The Teachers Are Blowing Their Whistles!


The English HOD's story.

I was Head of English at a Brisbane State High School for twenty-nine years.

For most of those twenty-nine years I was very busy, but I was happy.

Then a new principal (principal TT) was appointed.

A principal who had never been a HOD.

A principal who did not understand the work of a HOD.

And things very quickly changed.

They changed for me.

But they changed for the whole staff.

"Appearance became reality" at our school.

Principal TT told us that "Appearance is reality".

And that pretty well summed him up.

The main problem with principal TT was that he would keep coming up with daft "appearance is reality" ideas that messed up the HOD's work programmes and objectives.

He had never been a HOD, so he did not understand our work.

He would insist that the HODs implement his daft ideas.

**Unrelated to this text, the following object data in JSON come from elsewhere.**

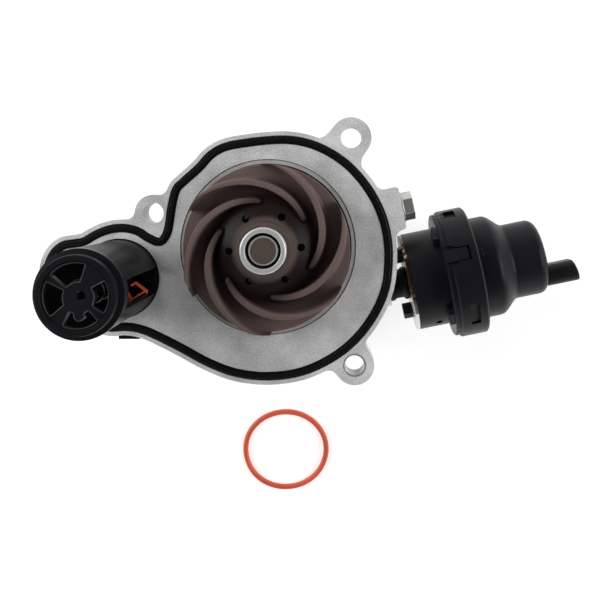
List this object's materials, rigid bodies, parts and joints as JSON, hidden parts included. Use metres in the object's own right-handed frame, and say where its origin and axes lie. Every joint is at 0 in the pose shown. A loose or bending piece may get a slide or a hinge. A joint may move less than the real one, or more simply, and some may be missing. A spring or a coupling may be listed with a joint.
{
  "type": "automotive water pump",
  "caption": "Belt-driven engine coolant pump with a flanged alloy housing, bladed impeller, sliding control sleeve, vacuum actuator, cartridge thermostat and a loose sealing ring.",
  "frame": {"origin": "on the shaft axis, in the plane of the mounting face that seals against the engine", "axes": "+Z along the shaft, out of the mounting face towards the engine; +X towards the vacuum actuator, nearly along its axis; the belt pulley is at -Z"},
  "size_m": [0.2373, 0.1863, 0.1282],
  "materials": {
    "cast_aluminium": "blasted casting with a machined face",
    "gasket_rubber": "moulded, slightly glossy",
    "black_rubber": "moulded, matte",
    "orange_rubber": "smooth moulded silicone",
    "machined_steel": "machined",
    "turned_steel": "fine turning marks",
    "sleeve_steel": "drawn, satin",
    "zinc_steel": "zinc plated",
    "black_steel": "black phosphate",
    "bracket_steel": "zinc plated with a warm tint",
    "brass": "machined",
    "impeller_plastic": "moulded, satin, brown grey",
    "seal_ceramic": "lapped",
    "pulley_paint": "black coating",
    "black_plastic": "moulded, fine grain",
    "gloss_black_plastic": "moulded, satin gloss"
  },
  "bodies": {
    "housing": {"pump_housing": "cast_aluminium", "housing_gasket": "gasket_rubber", "dowel_sleeve": "machined_steel", "coolant_plug": "zinc_steel", "plug_washer": "zinc_steel", "bearing_outer_ring": "machined_steel", "bearing_seals": "black_rubber", "seal_cup": "machined_steel", "seal_spring": "machined_steel", "seal_carbon_ring": "black_plastic", "rod_bush": "brass", "rod_seal": "black_rubber", "rod_boot": "black_rubber", "actuator_bracket": "bracket_steel", "bracket_screws": "zinc_steel", "actuator_can": "black_plastic", "actuator_nuts": "black_steel", "rolling_diaphragm": "black_rubber", "actuator_spring": "machined_steel", "clamp_ring": "black_plastic", "bell_cover": "black_plastic", "vacuum_port": "black_plastic", "thermostat_body": "gloss_black_plastic", "thermostat_end_cap": "black_plastic", "thermostat_port_seal": "orange_rubber", "thermostat_o_ring": "black_rubber", "wax_element": "brass", "thermostat_spring": "black_steel", "thermostat_plug": "black_plastic"},
    "rotor": {"pump_shaft": "machined_steel", "impeller": "impeller_plastic", "impeller_bush": "turned_steel", "seal_rotating_ring": "seal_ceramic", "drive_hub": "zinc_steel", "belt_pulley": "pulley_paint", "pulley_bolts": "zinc_steel"},
    "bearing_cage": {"bearing_balls": "machined_steel", "bearing_cages": "brass"},
    "rod": {"actuator_rod": "machined_steel", "diaphragm_plate": "machined_steel"},
    "sleeve": {"control_sleeve": "sleeve_steel", "sleeve_seal_ring": "black_rubber", "sleeve_lift_pin": "machined_steel"},
    "valve": {"thermostat_valve": "black_plastic"},
    "loose_ring": {"loose_sealing_ring": "orange_rubber"}
  },
  "joints": [
    {"name": "pump_spin", "type": "hinge", "parent": "housing", "child": "rotor", "pos_m": [0, 0, 0], "axis": [0, 0, 1], "continuous": true},
    {"name": "cage_spin", "type": "hinge", "parent": "housing", "child": "bearing_cage", "pos_m": [0, 0, 0], "axis": [0, 0, 1], "continuous": true},
    {"name": "rod_pull", "type": "slide", "parent": "housing", "child": "rod", "axis": [0.9796, 0.2011, 0], "range_m": [0, 0.012], "stiffness_N_per_m": 600, "springref_m": -0.004, "deforming": ["rolling_diaphragm", "actuator_spring"]},
    {"name": "sleeve_slide", "type": "slide", "parent": "housing", "child": "sleeve", "axis": [0, 0, 1], "range_m": [0, 0.015]},
    {"name": "thermostat_open", "type": "slide", "parent": "housing", "child": "valve", "axis": [0, 0, 1], "range_m": [0, 0.008], "stiffness_N_per_m": 400, "springref_m": -0.004, "deforming": ["thermostat_spring"]},
    {"name": "ring_lift", "type": "slide", "parent": "housing", "child": "loose_ring", "axis": [0, 0, 1], "range_m": [0, 0.06]}
  ],
  "couplings": [
    {"joint": "cage_spin", "follows": "pump_spin", "ratio": 0.38},
    {"joint": "sleeve_slide", "follows": "rod_pull", "ratio": 1.25}
  ]
}
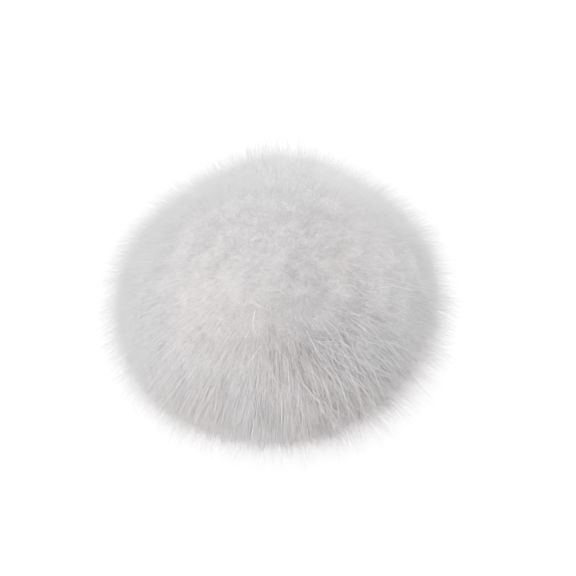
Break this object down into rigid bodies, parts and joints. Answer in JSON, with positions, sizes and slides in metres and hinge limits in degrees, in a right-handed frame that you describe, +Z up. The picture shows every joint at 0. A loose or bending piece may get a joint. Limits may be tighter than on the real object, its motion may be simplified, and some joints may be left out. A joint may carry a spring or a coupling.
{
  "type": "pom pom",
  "caption": "Soft round pom pom of long white fur pile, slightly flattened, resting on the flat spot where its fur is gathered.",
  "frame": {"origin": "centre of the flat spot that the pom pom rests on", "axes": "+Z up through the crown, +X to the right and +Y away as the picture sees it"},
  "size_m": [0.1041, 0.1016, 0.0743],
  "materials": {
    "white_fur": "long soft matte pile with a faint gloss on the tips"
  },
  "bodies": {
    "root": {"fur_pile": "white_fur"}
  },
  "joints": []
}
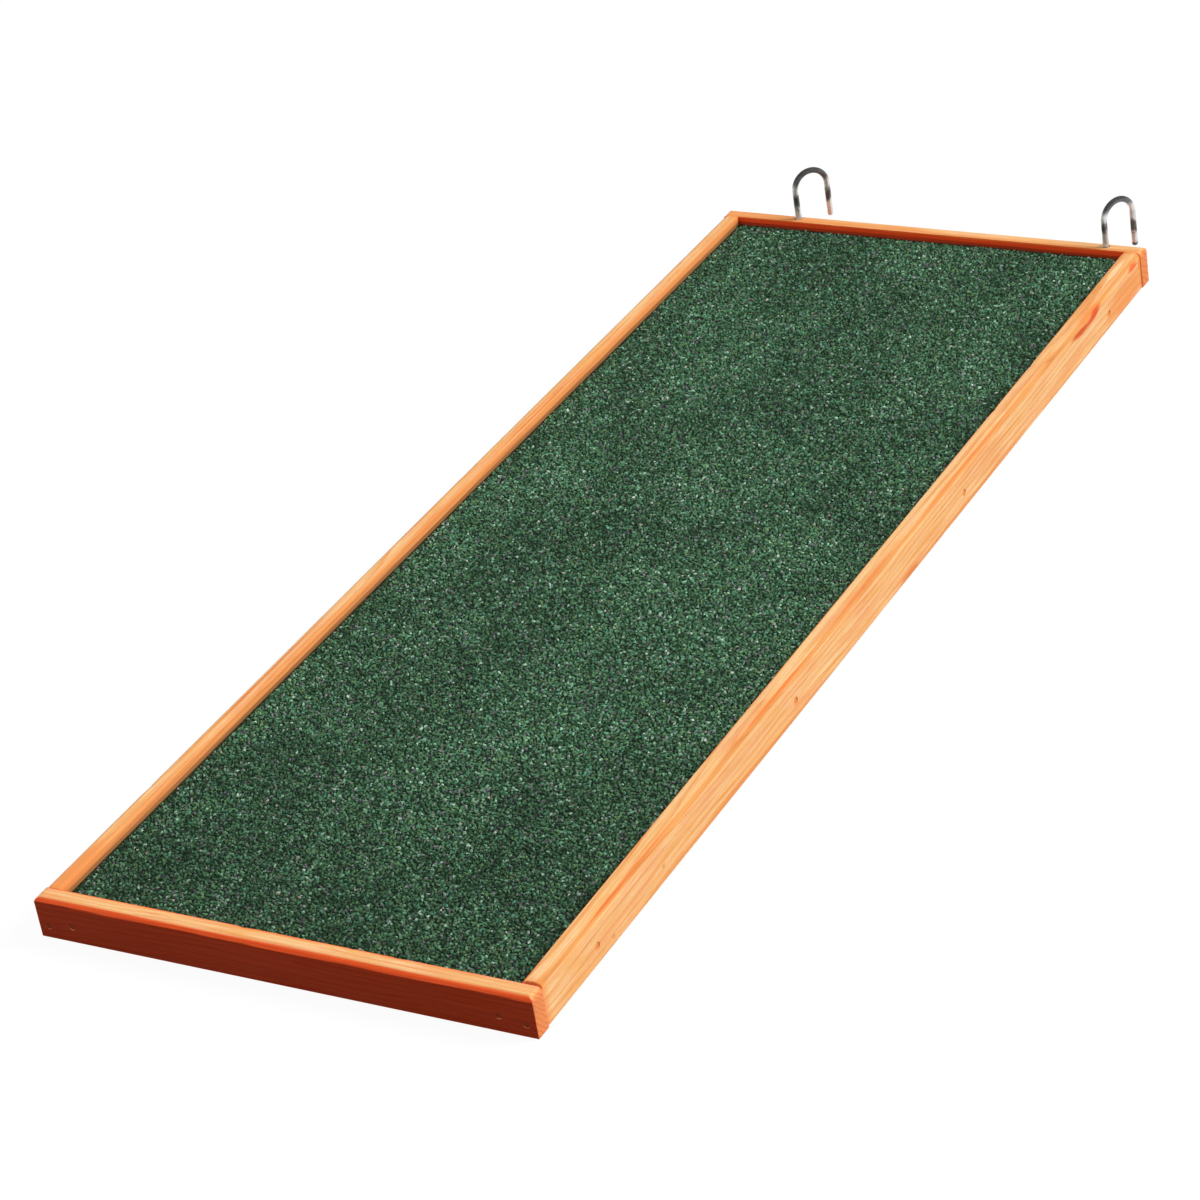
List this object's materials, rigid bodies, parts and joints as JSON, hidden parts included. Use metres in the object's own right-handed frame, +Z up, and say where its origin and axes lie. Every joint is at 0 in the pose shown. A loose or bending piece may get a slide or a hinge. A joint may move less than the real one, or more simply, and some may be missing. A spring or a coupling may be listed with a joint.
{
  "type": "pet ramp",
  "caption": "Small wooden hutch ramp: a nailed pine frame round a board covered with green mineral roofing felt, with wire screw hooks at the upper end.",
  "frame": {"origin": "on the floor, under the middle of the whole ramp with its hooks", "axes": "+X across the ramp, +Y along it towards the hooked upper end, +Z up out of the felt"},
  "size_m": [0.1808, 0.5102, 0.0352],
  "materials": {
    "glazed_pine": "thin orange wood glaze, satin, grain showing",
    "plywood": "bare plywood",
    "mineral_felt": "bitumen sheet surfaced with crushed green mineral granules",
    "bright_wire": "bright zinc plate",
    "nail_steel": "plain wire nails, glazed over"
  },
  "bodies": {
    "ramp_frame": {"side_rail_left": "glazed_pine", "side_rail_right": "glazed_pine", "end_rail_front": "glazed_pine", "end_rail_back": "glazed_pine", "base_board": "plywood", "mineral_felt": "mineral_felt", "corner_nail_front_left": "nail_steel", "corner_nail_front_right": "nail_steel", "corner_nail_back_left": "nail_steel", "corner_nail_back_right": "nail_steel", "board_nail_front_1": "nail_steel", "board_nail_front_2": "nail_steel", "board_nail_back_1": "nail_steel", "board_nail_back_2": "nail_steel", "board_nail_left_1": "nail_steel", "board_nail_left_2": "nail_steel", "board_nail_left_3": "nail_steel", "board_nail_left_4": "nail_steel", "board_nail_right_1": "nail_steel", "board_nail_right_2": "nail_steel", "board_nail_right_3": "nail_steel", "board_nail_right_4": "nail_steel"},
    "left_hook": {"screw_hook_left": "bright_wire"},
    "right_hook": {"screw_hook_right": "bright_wire"}
  },
  "joints": [
    {"name": "left_hook_turn", "type": "hinge", "parent": "ramp_frame", "child": "left_hook", "pos_m": [-0.0576, 0.24174, 0.015], "axis": [0, 0, 1], "range_deg": [-30, 110]},
    {"name": "right_hook_turn", "type": "hinge", "parent": "ramp_frame", "child": "right_hook", "pos_m": [0.075, 0.24174, 0.015], "axis": [0, 0, 1], "range_deg": [-40, 100]}
  ]
}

Principal TT did not seem to understand that it would take a lot of time and effort to implement his daft ideas properly.

Principal TT did not like to have his daft instructions questioned.

One day, early in his time at our school, principal TT came to me and told me that he had noticed that the English teachers were late getting to their classes. 

He told me to tell the teachers to get to their classes on time.

The problem was that Year 8 classes were on the other side of the road, a 5-7 minute walk away from A block. 

If teachers left the Year 8 campus on the bell, it would take them a few minutes to walk over the road and so they were late for their classes in A block. 

I asked principal TT if he wanted the teachers to leave their Year 8 classes early so that they could arrive at A block on the bell. 

I did not intend this to be a vexatious question, but principal TT took it very badly and he fumed. 

Principal TT did not like to have his daft instructions questioned.

And so principal TT and I got off to a bad start.

Principal TT set impossible time-lines for his ridiculous tasks.

One day TT told me that he wanted a draft program on his desk by the following morning - for a draft English Syllabus.

The draft syllabus was clearly marked "NOT TO BE USED TO WRITE WORK PROGRAMS"!

Principal TT pooh-poohed the fact that the draft syllabus was not supposed to be used to write work programs.

He pooh-poohed his impossible time-line.

Principal TT told me that I was experienced - I could do it!

So I stayed up all night trying to write something sensible. 

I put the draft program on Principal TT's desk the next morning, but then I had to go home because I was really ill.

I had developed flu.

I became depressed. 

I was given medication for my depression.

The HODs' letter and the HOD leaker.

After one appalling HOD meeting, a number of HOD's gathered to discuss the situation.

We decided that we should send a letter to the Director-General, outlining our grievances against principal TT.

Because I was English HOD (and considered to be good with words) I was asked to draft a letter to the Director-General.

Actually I drafted two letters, one to principal TT and one to the Director-General. 

But then a couple of the HOD's became ill (possibly because of the stress of the situation) and a couple went overseas on Long Service Leave (possibly to escape the situation).

The younger HOD's became very nervous about their jobs.

Finally one HOD, Ms Ice, leaked to principal TT.

He immediately took action to address some of the issues.

So the letters were never sent.

And Ms Ice was promoted to Deputy.

Senior staff took out grievance procedures - but nothing changed.

A Deputy and another HOD took out grievance procedures.

They won. 

But they were just moved to other schools.

And principal TT was left at our school.

Eventually I had a nervous breakdown, mainly because of the impossible workload.

I decided not to take out a grievance procedure because it seemed pointless - principal TT seemed to be protected.

Nothing was going to change.

And I was not well - I did not have the strength to go through the process of making a grievance.

So I retired from teaching at the age of 55.

I knew I was facing an impoverished retirement - but I had to preserve my health.

Talking to the regional director.

Just before I retired, I went to the regional office and spoke with the regional director.

I felt that he needed to know what was going on at our school.

When I told him about principal TT's impossible demands, he said "Well, he IS the principal!"

And then I knew that nothing was going to change.

Principals, however bad they are, are protected by the establishment.